The film was directed by Jennie Livingston who, while queer and an active member of ACT UP at the time of the film, is white, had connections to the film industry (filmmaker Alan J. Pakula is her uncle), and studied in the Ivy League. That Livingston got to make the film as opposed to a person of color, or somebody of that scene, has caused some friction and critique of the film (with Livingston also noting her own privilege). But she never sought to make a film made to be taught in college classes on gender, be a topic of debate between bell hooks and Judith Butler, nor exclusively having this diverse film only seeming to be widely projected in white spaces. That a documentary film on ballroom culture is studied by drag queens and academics alike is a credit to the film’s depth and richness of text.
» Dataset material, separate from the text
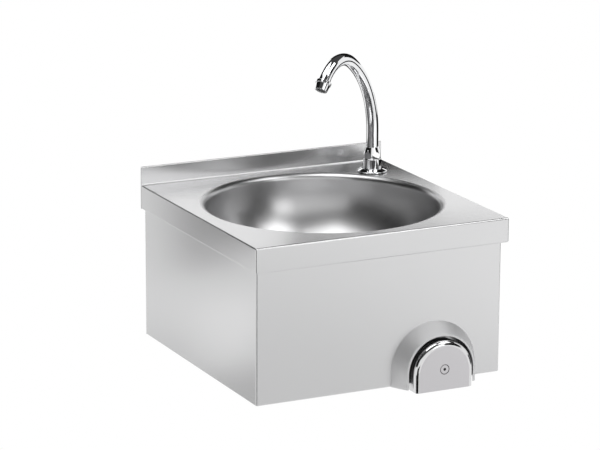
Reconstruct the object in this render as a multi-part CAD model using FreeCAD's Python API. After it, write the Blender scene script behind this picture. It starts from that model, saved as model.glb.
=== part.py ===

The subjects of Paris is Burning have many degrees of aspiration and dreams, the older queens like Corey and Pepper LaBeija more hardened with age while Octavia St. Laurent and Willi Ninja (both of whom would die of complications from AIDS) are focused on making their mark as
stars and it is difficult to disagree with their ambition when you see them and hear them. Then there are the performers who link their drag and performance in the ballrooms to their aspirations, inspired from everything from supermodels to Dynasty. These people have a keen awareness to what they are told to give the world and what little the world affords them, and with that, the ballroom becomes a special sanctum to experiment and, for many, be themselves as the world is not ready for them.
Paris is Burning is a document of the past but remains so in the present. Beyond its language and slang crossing over into mainstream nomenclature, identity and aspirations in the face of difficult political times make seeing this film feel all the more necessary in seeing how, beyond rainbow capitalism and increased visibility, there is still peril and, with that, there need to spaces for queerness to still thrive. There is a legacy of Paris is Burning still out there and keeping that flame alive is crucial in not just our current moment, but for the future of the LGBTQ community.